Isabel I Fénix, Nicholas Hilliard (c. 1575)
En ambos casos, había un cuerpo mortal, que era el que Dios le había dado al hombre y, por tanto, estaba sujeto a todas las vicisitudes de la vida humana, contrapuesto a otro cuerpo, creado por el hombre y consecuentemente inmortal e incorruptible, que no sufría las contingencias humanas. Sin embargo, al mismo tiempo, la inmortalidad, que es la característica decisiva de la divinidad, corría el riesgo de dejar de ser inmortal si no se manifestaba inmediatamente a través de una nueva encarnación mortal. El Rey no podía morir, no se le permitía morir como tal, pues si fallecía la ficción de inmortalidad se desvanecía; y aunque los reyes morían de hecho, se les otorgaba el consuelo de decirles que, al menos «como Rey», como encarnación del Rey, nunca morían.

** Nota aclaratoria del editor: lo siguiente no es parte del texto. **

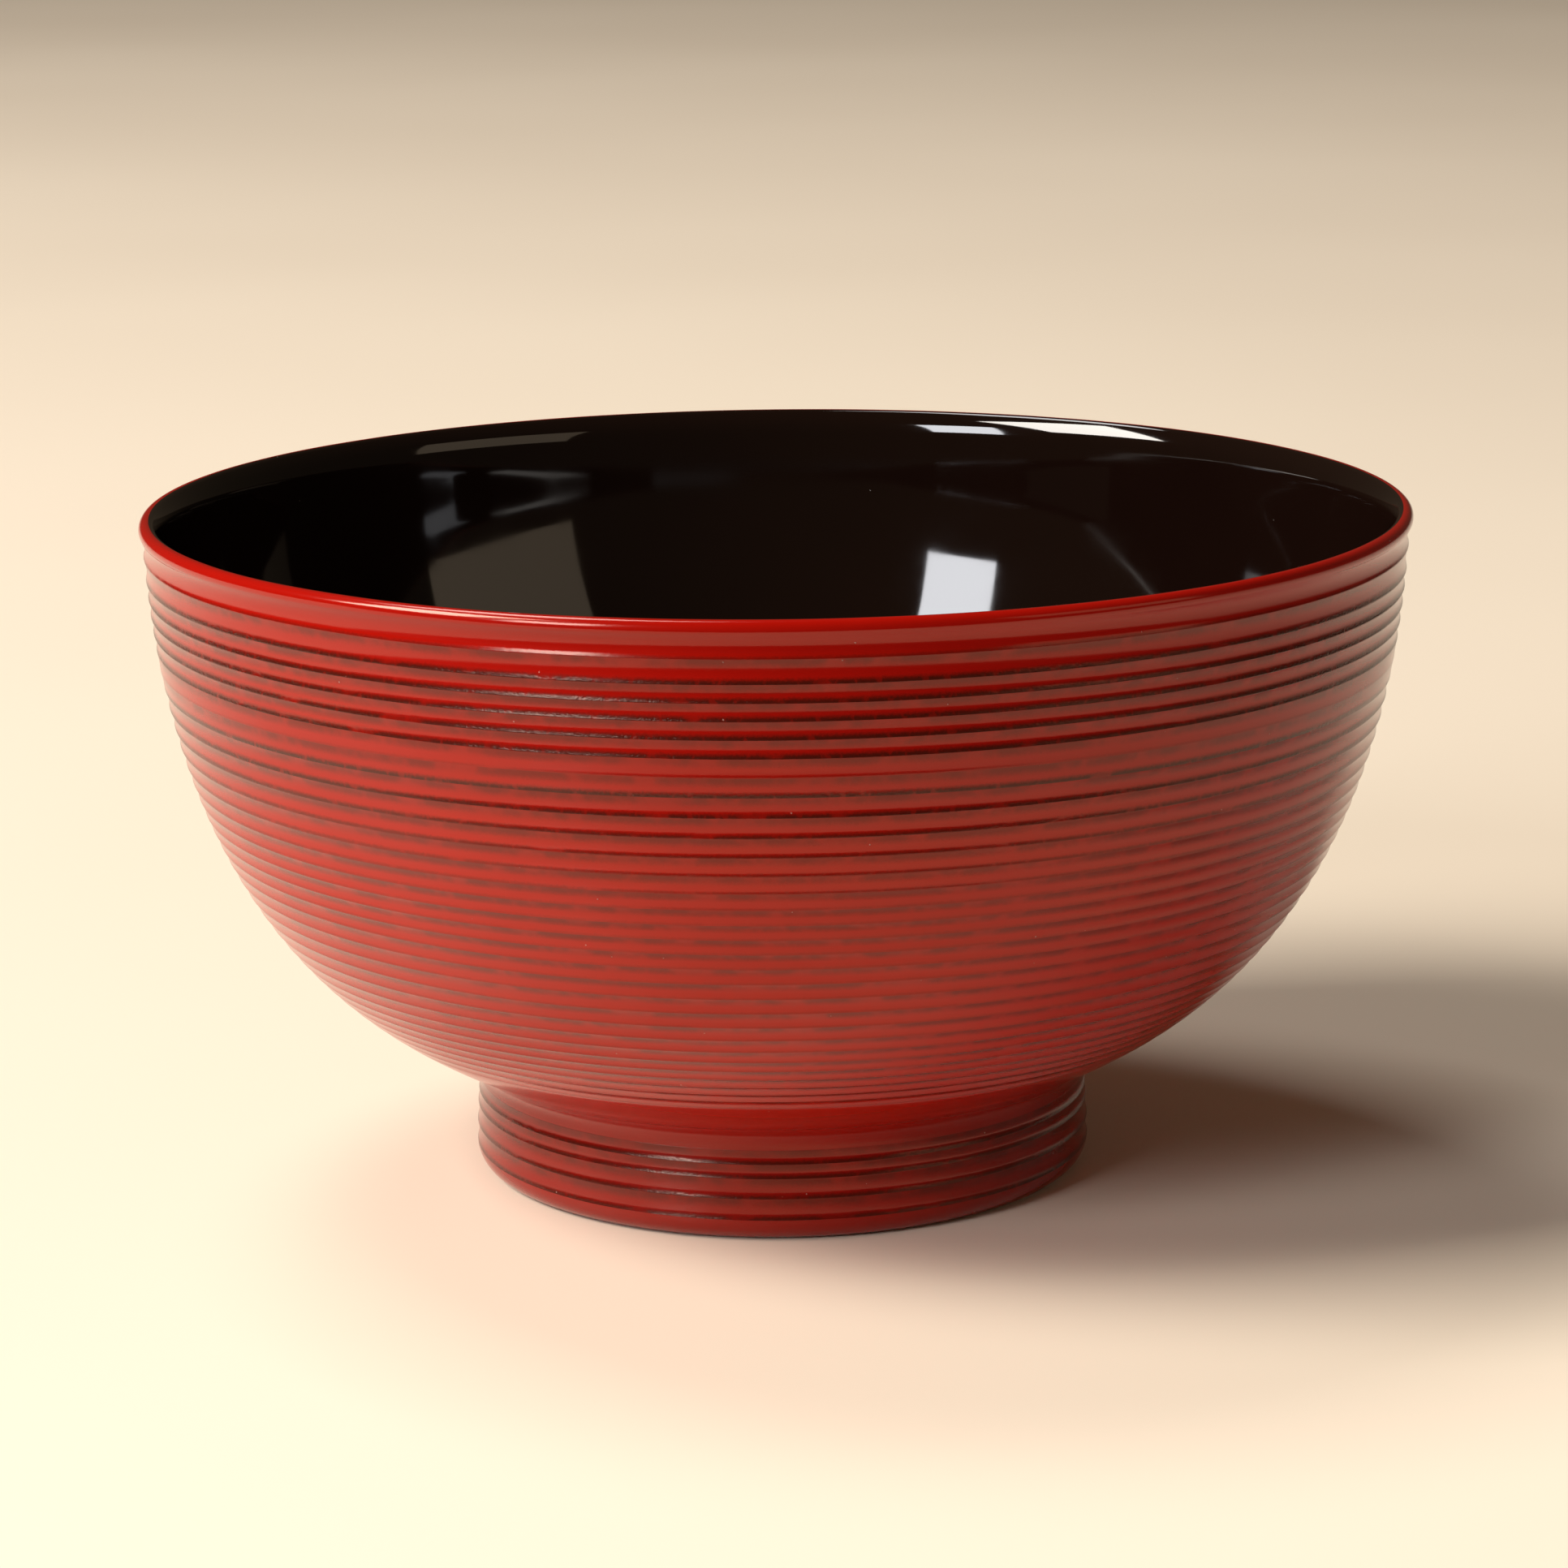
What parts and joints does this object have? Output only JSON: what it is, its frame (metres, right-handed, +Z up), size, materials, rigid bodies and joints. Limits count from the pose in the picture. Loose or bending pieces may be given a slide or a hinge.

Ave Fénix, detalle del retrato de Isabel I
De este modo se elaboraba una filosofía según la cual una inmortalidad ficticia se hacía transparente a través de un hombre mortal, de carne y hueso, como su encarnación temporal, mientras que el hombre mortal se hacía transparente a través de esa nueva inmortalidad ficticia, la cual, siendo una creación del hombre como lo es siempre la inmortalidad, no era ni la de la vida eterna de otro mundo ni la de la esencia divina, sino la de una institución política indiscutiblemente terrenal.
Aunque esta doctrina de los dos cuerpos del rey puede tener algunas reminiscencias grecorromanas, como por ejemplo la divinización de los emperadores muertos, es un desarrollo del pensamiento teológico cristiano y, en consecuencia, debe ser tenida como un hito de la teología política cristiana medieval: el rey tendría una doble naturaleza, como Cristo: una humana, mortal, y otra divina, inmortal.
Treintayséis años después resuena la canción The Queen Is Dead. Morrisey, el cantante de The Smiths, cantaba: I say, Charles, don't you ever crave / to appear on the front of the Daily Mail/ dressed in your Mother's bridal veil? ("Digo yo, Carlos, ¿nunca anhelas / aparecer en la portada del Daily Mail / vestido con el velo de novia de tu madre?), The Queen is dead, boys ("La reina ha muerto, muchachos") y Life is very long when you're lonely ("La vida es muy larga cuando estás solo").
Cuarentaycinco años después resuena todavía la canción God save the Queen ("Dios salve a la Reina), la parodia del himno nacional británico, de los Sex Pistols, donde se afirmaba que la Reina, que se convertía así en la musa del punk, no era un ser humano y que su reino era un régimen fascista, que recordábamos hace cuatro meses a propósito de unas declaraciones de Johnny Rotten aquí mismo en God bless the Queen.